The time span for near future science fiction is:
Is there such a thing? If you write about next year and next year rolls around, well then you just wrote an alt universe story.
I like far future -- I want the stars, without having my character die of old age getting there.

Proper subject matter for near future science fiction is:
A rip in the fabric of space allowing travel to a universe other than our own. I dodge that bullet!
The ones you listed seem kind of boring to me. But I have read good stories on those subjects.

Mundane SF
Well, it is ok. Since space technology is moving pretty slow I image you could go out 50 plus years and be writing about mining on asteroids.
I never really understood that, seems to me if we can mine metal in deep space we ought to be able to dig into the mantle and mine that. Well, I would prefer we mess up some rocks in space than the rock we live on. LOL, which is a rock in space.
You could parallel some current crises and apply it to the future. Instead of running out of natural resources on earth we could be running out of said resource in the solar system.
Although I seems like we have been getting an awful lot of stories about our shortsightedness – if you are going to preach to me: at least make it interesting. What am I say, I know it will be interesting.

Write on!

Re: My thoughts

2008-06-25 04:39 (UTC)
by [identity profile] anisosynchronic.livejournal.com
I never really understood that, seems to me if we can mine metal in deep space we ought to be able to dig into the mantle and mine that.

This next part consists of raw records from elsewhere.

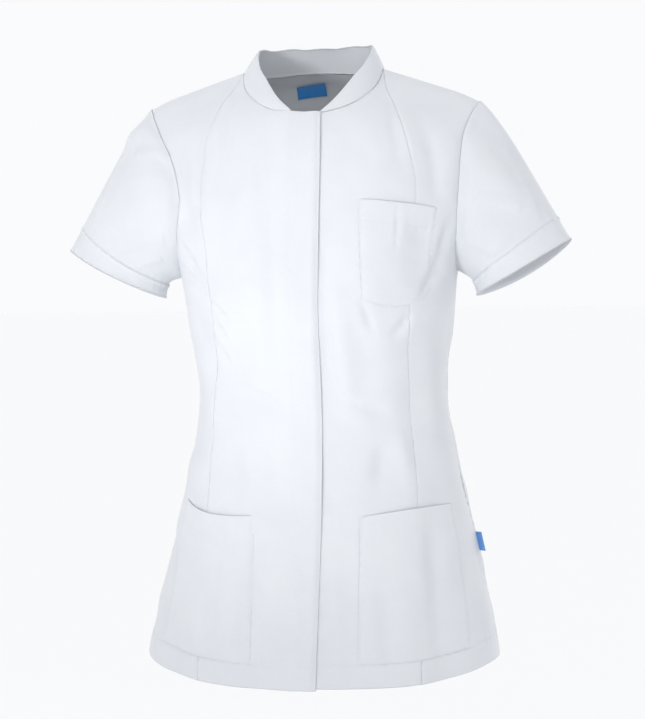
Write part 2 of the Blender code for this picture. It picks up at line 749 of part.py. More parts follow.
def pocket_places(pocket):
    """Rows of places on a pocket, from its mouth to its bottom edge."""
    rows = []
    for row in range(POCKET_ROWS + 1):
        places = []
        for column in range(POCKET_COLUMNS + 1):
            across, down = column / POCKET_COLUMNS, row / POCKET_ROWS
            top = bowed(pocket.top, across)
            low = bowed(pocket.bottom, across) if pocket.bottom else LENGTH - HEM_DEPTH
            level = between(top, low, down)
            inner = angle_of(FRONT, between(*pocket.inner, down), level)
            outer = math.radians(between(*pocket.outer, down))
            angle = between(inner, outer, across)
            if not pocket.bottom:
                low = hem_drop(FRONT, pocket.side * angle) - HEM_DEPTH
            x = read(SECTIONS, level, "width") * math.sin(angle)
            top_drop, low_drop = drop_at(x, -top), drop_at(x, -low)
            places.append((pocket.side * angle, between(top_drop, low_drop, down)))
        rows.append(places)
    return rows


def add_pocket(pocket, collection, finish):
    """A patch on the front, moved out from it, with a slightly open mouth."""
    places = pocket_places(pocket)
    grid = {}
    for i, row in enumerate(places):
        for j, place in enumerate(row):
            middle = math.sin(math.pi * j / POCKET_COLUMNS)
            depth = (place[1] - places[0][j][1]) / MOUTH_REACH
            open_mouth = pocket.mouth * middle * (1 - eased(depth))
            grid[place] = ON_PANEL + CLOTH + open_mouth

    def lift(place, _):
        return grid[place]

    outer, inner = cloth_layers(FRONT, places, lift)
    add_wall(pocket.name, outer, inner, finish, collection)


def add_neck_label(name, collection, finish):
    """A label on the inner side of the back, just below the neck seam."""
    places = []
    for row in range(LABEL_ROWS + 1):
        places.append([])
        for column in range(LABEL_COLUMNS + 1):
            across = NECK_LABEL_WIDTH * (column / LABEL_COLUMNS - 0.5)
            down = NECK_LABEL_HEIGHT * (row / LABEL_ROWS - 0.5)
            x, drop = NECK_LABEL_X + across, NECK_LABEL_DROP + down - NECK_LABEL_TILT * across
            places[-1].append((angle_of(BACK, x, drop), drop))

    def lift(_, __):
        return -CLOTH - NECK_LABEL_GAP

    outer, inner = cloth_layers(BACK, places, lift, LABEL_CLOTH)
    add_wall(name, outer, inner, finish, collection)


def add_side_label(name, collection, finish):
    """A small flag that stands out of the wearer's left side seam."""
    outer, inner = [], []
    for row in range(LABEL_ROWS + 1):
        drop = SIDE_LABEL_DROP + SIDE_LABEL_HEIGHT * (row / LABEL_ROWS - 0.5)
        root, _ = form(FRONT, QUARTER, drop)
        outer.append([])
        inner.append([])
        for column in range(LABEL_COLUMNS + 1):
            away = ON_PANEL + SIDE_LABEL_REACH * column / LABEL_COLUMNS
            point = root + Vector((away, LABEL_CLOTH / 2 - away * SIDE_LABEL_TURN, 0))
            outer[-1].append(point)
            inner[-1].append(point - Vector((0, LABEL_CLOTH, 0)))
    add_wall(name, outer, inner, finish, collection)


def add_stud(number, drop, collection, finish):
    """A closed press stud between the lap and the underlap."""
    angle = angle_of(FRONT, 0.0, drop)
    point, normal = form(FRONT, angle, drop)
    height = LAP_LIFT - CLOTH - 2 * STUD_GAP
    shape = bmesh.new()
    bmesh.ops.create_cone(
        shape,
        cap_ends=True,
        segments=STUD_SIDES,
        radius1=STUD_RADIUS,
        radius2=STUD_RADIUS,
        depth=height,
    )
    mesh = bpy.data.meshes.new(f"press_stud_{number}")
    shape.to_mesh(mesh)
    shape.free()
    stud = add_object(f"press_stud_{number}", mesh, finish, collection)
    stud.location = point + normal * ((LAP_LIFT - CLOTH) / 2)
    stud.rotation_mode = "QUATERNION"
    stud.rotation_quaternion = normal.to_track_quat("Z", "Y")


def clear_scene():
    for obj in list(bpy.data.objects):
        bpy.data.objects.remove(obj, do_unlink=True)


def main():
    clear_scene()
    tunic = bpy.data.collections.new("medical_tunic")
    bpy.context.scene.collection.children.link(tunic)
    for side, hand in ((-1, "right"), (1, "left")):
        add_front(side, f"front_{hand}", tunic, WHITE_TWILL)
        add_side_panel(FRONT, side, f"side_front_{hand}", tunic, WHITE_TWILL)
        add_side_panel(BACK, side, f"side_back_{hand}", tunic, WHITE_TWILL)
        add_sleeve(side, f"sleeve_{hand}", tunic, WHITE_TWILL)
        add_cuff(side, f"cuff_{hand}", tunic, WHITE_TWILL)
    add_back("back", tunic, WHITE_TWILL)
    add_collar("collar", tunic, WHITE_TWILL)
    for pocket in POCKETS:
        add_pocket(pocket, tunic, WHITE_TWILL)
    add_neck_label("neck_label", tunic, BLUE_LABEL)
    add_side_label("side_label", tunic, BLUE_LABEL)
    for number, drop in enumerate(STUD_DROPS, 1):
        add_stud(number, drop, tunic, STUD_METAL)


main()
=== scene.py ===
"""The looks of a short-sleeved medical tunic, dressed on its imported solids.

Metres, +Z up, the front faces -Y and the wearer's left is +X. Every cloth
piece is a thin shell on the same form as its solid, with its creases, rolled
edges, seams and stitches added along named lines.
"""

from __future__ import annotations

import logging
import math
from collections.abc import Callable, Sequence
from dataclasses import dataclass, field
from enum import Enum
from functools import partial

import bpy
import numpy as np
from mathutils import Euler, Matrix, Vector


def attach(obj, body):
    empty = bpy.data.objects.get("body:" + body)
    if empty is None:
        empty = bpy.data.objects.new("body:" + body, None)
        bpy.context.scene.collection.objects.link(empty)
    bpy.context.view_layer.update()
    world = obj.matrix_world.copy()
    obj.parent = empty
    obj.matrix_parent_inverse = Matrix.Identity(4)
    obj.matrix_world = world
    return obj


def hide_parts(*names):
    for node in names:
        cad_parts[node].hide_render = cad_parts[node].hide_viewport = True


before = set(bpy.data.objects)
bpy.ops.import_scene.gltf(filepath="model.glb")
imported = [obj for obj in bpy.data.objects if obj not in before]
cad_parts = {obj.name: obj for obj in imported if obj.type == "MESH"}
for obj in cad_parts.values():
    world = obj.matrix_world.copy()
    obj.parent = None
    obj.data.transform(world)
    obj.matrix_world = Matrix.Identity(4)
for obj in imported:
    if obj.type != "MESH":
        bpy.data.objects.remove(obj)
log = logging.getLogger("tunic")

Array = np.ndarray
Surface = Callable[[Array, Array], Array]
Point = tuple[float, float, float]
Socket = bpy.types.NodeSocket
Material = bpy.types.Material
Object = bpy.types.Object

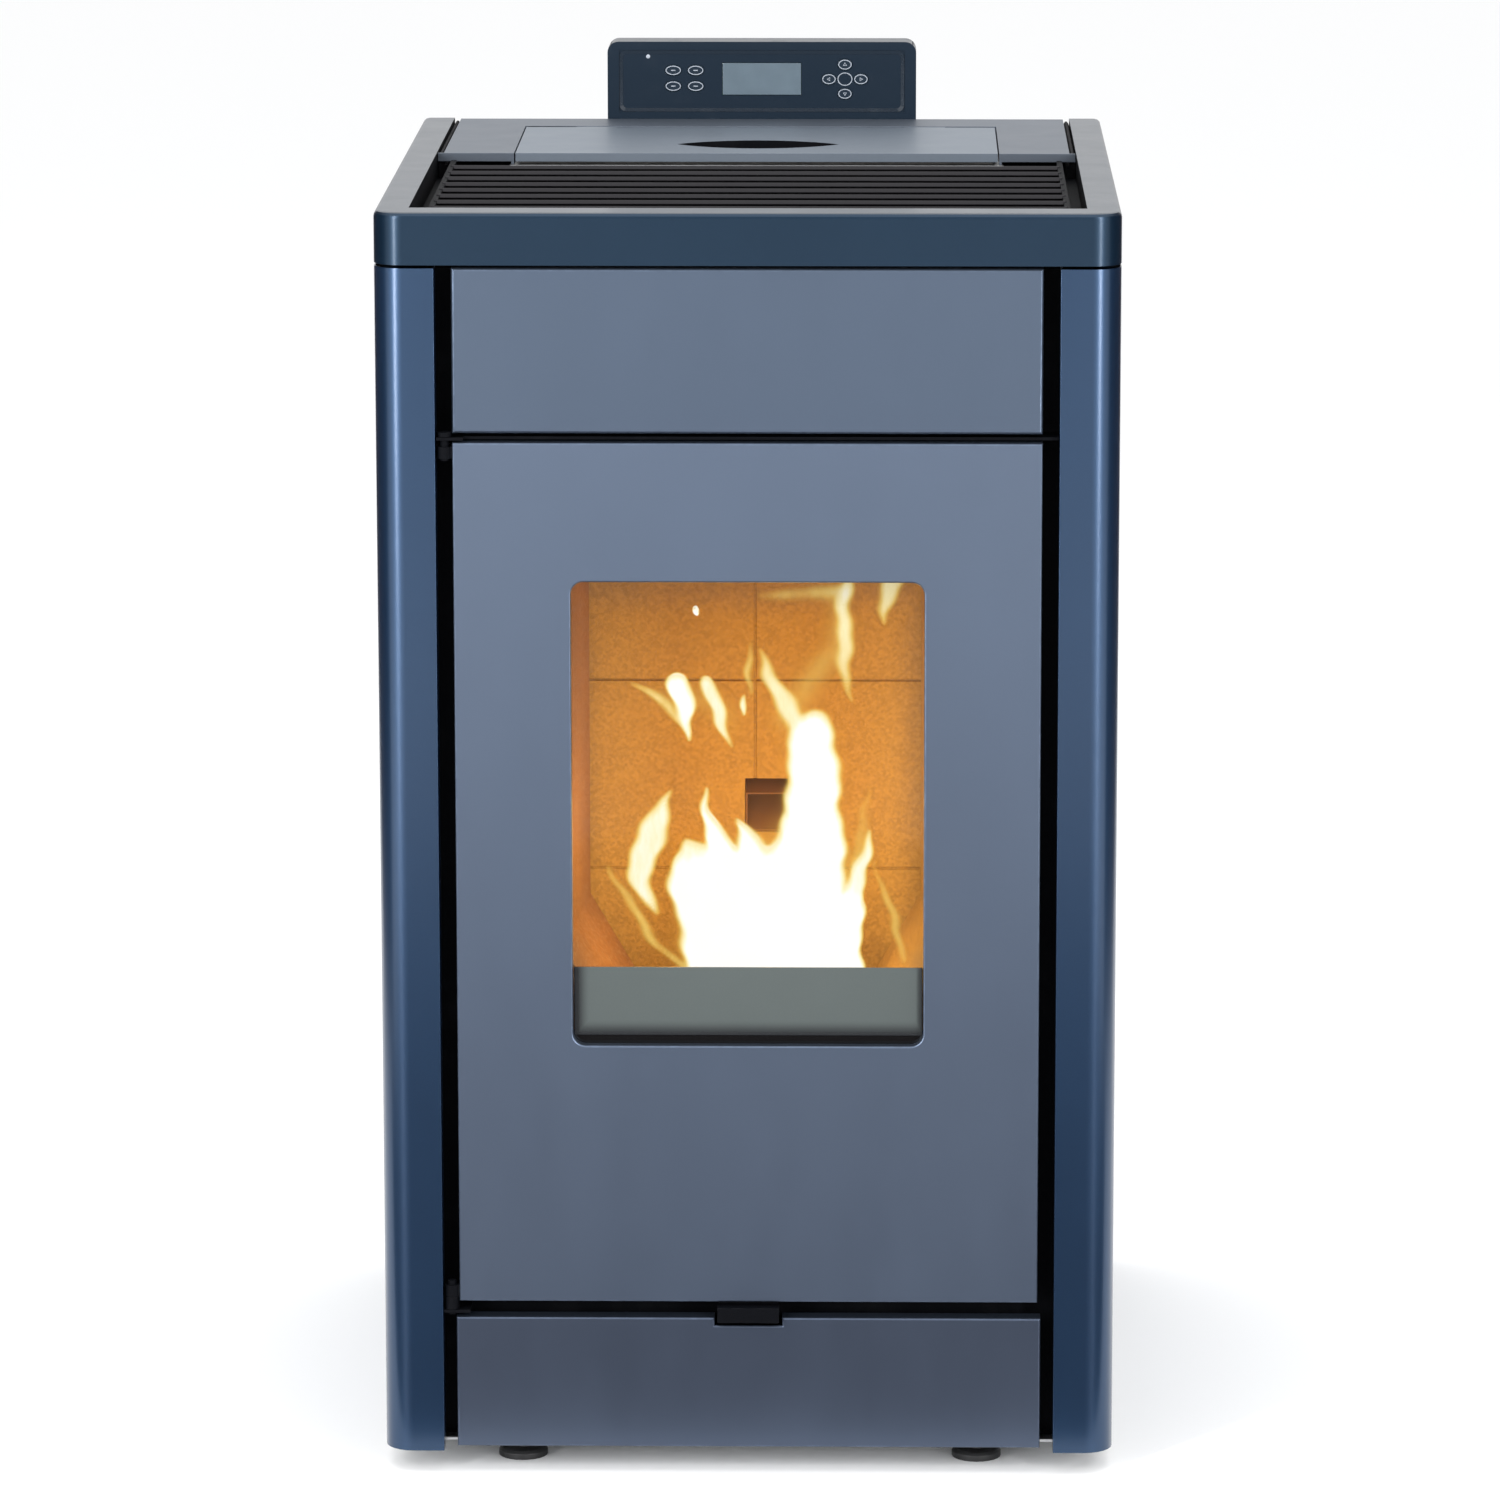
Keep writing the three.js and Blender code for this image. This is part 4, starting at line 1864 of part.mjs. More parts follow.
const airSystem = assembly(
  piece('exhaust_fan_housing', exhaustFanHousing(), BLACK_STEEL),
  piece('exhaust_impeller', exhaustImpeller(), STEEL),
  piece('exhaust_motor', exhaustMotor(), ZINC),
  piece('flue_outlet', flueOutlet(), BLACK_STEEL),
  piece('air_intake_pipe', airIntakePipe(), ZINC),
  piece('blower_housing', blowerHousing(), ZINC),
  piece('blower_wheel', blowerWheel(), STEEL),
);

const powerRocker = piece('power_switch', powerSwitch(), RED);
powerRocker.position.set(SOCKET_X, ROCKER_Y, ROCKER_Z);
powerRocker.rotation.x = THREE.MathUtils.degToRad(-ROCKER_TILT);

const electrics = assembly(
  piece('power_board', powerBoard(), CIRCUIT_GREEN),
  piece('power_socket', powerSocket(), BLACK_PLASTIC),
  powerRocker,
  piece('control_board', controlBoard(), CIRCUIT_GREEN),
  piece('control_housing', controlHousing(), NAVY),
  piece('display_window', displayWindow(), LCD),
);
ROUND_KEYS.forEach(({ x, z }, i) => {
  const mesh = piece(`key_${i + 1}`, key(KEY_WIDTH, KEY_HEIGHT), KEY_GREY);
  mesh.position.set(x, FACE_PLANE - KEY_PROUD, z);
  electrics.add(mesh);
});
for (const { side, x, z } of ARROW_KEYS) {
  const mesh = piece(`arrow_key_${side}`, key(ARROW_WIDTH, ARROW_HEIGHT), KEY_GREY);
  mesh.position.set(x, FACE_PLANE - KEY_PROUD, z);
  electrics.add(mesh);
}

const stove = assembly(casing, lid, fireDoor, ashTray, firebox, fuelFeed, airSystem, electrics);
stove.name = 'pellet_stove';

export default stove;
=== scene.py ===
"""Pellet stove: finishes, fine parts, fire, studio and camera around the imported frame.

Everything is in metres in the frame of the CAD model: front towards -Y, +Z up.
"""
import logging
import math
from collections.abc import Callable, Iterable, Sequence
from dataclasses import dataclass
from enum import Enum
from functools import lru_cache
from itertools import product

import bmesh
import bpy
import numpy as np
from mathutils import Matrix, Vector


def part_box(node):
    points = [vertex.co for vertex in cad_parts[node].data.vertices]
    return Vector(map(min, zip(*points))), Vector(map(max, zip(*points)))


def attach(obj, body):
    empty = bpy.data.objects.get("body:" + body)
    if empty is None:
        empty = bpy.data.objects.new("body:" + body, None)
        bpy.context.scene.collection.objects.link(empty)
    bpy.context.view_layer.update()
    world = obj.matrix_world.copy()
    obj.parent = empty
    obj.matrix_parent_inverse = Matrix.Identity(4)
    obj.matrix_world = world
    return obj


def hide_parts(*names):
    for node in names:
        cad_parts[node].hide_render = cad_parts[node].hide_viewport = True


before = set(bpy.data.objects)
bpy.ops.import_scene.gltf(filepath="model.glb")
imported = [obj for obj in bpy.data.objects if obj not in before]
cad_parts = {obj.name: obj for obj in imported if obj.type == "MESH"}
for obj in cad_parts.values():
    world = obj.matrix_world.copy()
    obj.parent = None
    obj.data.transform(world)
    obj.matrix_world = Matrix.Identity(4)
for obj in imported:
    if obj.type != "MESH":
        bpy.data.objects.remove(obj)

LOG = logging.getLogger("pellet_stove")
MM = 0.001
SEED = 7
SCATTER_WEIGHTS = (12.9, 78.2, 37.7)
SCATTER_SCALE = 43758.5
WELD = 1e-6  # nearer points are one
SHARP_ANGLE = math.radians(24)  # a corner that gets rounded
FLAT_ANGLE = math.radians(0.4)  # between faces that are one
SMOOTH_ANGLE = math.radians(32)  # a corner that is shaded as smooth

# Rounding of a piece's corners
FINE_EDGE = 0.2 * MM  # pins and circuit boards
THIN_EDGE = 0.25 * MM  # thin trim and wheels
SHEET_EDGE = 0.3 * MM  # cut sheet
PLAIN_EDGE = 0.4 * MM
SOLID_EDGE = 0.5 * MM  # glass, thick sheet and switches
THICK_EDGE = 0.6 * MM  # castings, fire boards and blocks
FOLD_RADIUS = 2.2 * MM  # outside of a fold
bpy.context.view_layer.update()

Colour = tuple[float, float, float]
Point = tuple[float, float, float]


def opaque(colour: Colour) -> tuple[float, float, float, float]:
    """The colour with full alpha."""
    return (*colour, 1.0)


def scaled(colour: Colour, factor: float) -> Colour:
    """The colour with each channel times factor."""
    return tuple(channel * factor for channel in colour)


# ---------- Node trees written as expressions ----------

def joined(operation: str, swapped: bool = False) -> Callable[["Wire", "Wire | float"], "Wire"]:
    """An operator's method, made of one Math node.

    Args:
        operation: what the node does.
        swapped: whether the other value comes first, as in 1 - mask.

    Returns:
        The method.
    """
    def method(wire: "Wire", other: "Wire | float") -> "Wire":
        """The two values joined."""
        pair = (other, wire) if swapped else (wire, other)
        return wire.tree.math(operation, *pair)

    return method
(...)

Space is a much more benign environment, though, really, there's no rain, sleet, hail, snow, sudden vicious thermal gradients, the solar wind has a lot less mass and force and pressure than Earth's atmosphere at sea level involves moving around, there's no corrosive salt air, no free oxygen looking for atoms an molecules to glom onto and oxidize, etc.

2008-06-26 04:43 (UTC)
by [identity profile] kay-gmd.livejournal.com
I generally think of near future as having tech that is recognizably familiar, and lacking any tech that is not being currently investigated unless the development of such is part of the plot or clearly part of the back story.
i.e., attempting to colonize mars or the moon might be reasonable, but not most likely something out of the solar system unless it was a set up a ship to last as long as possible and hope we hit something kind of thing.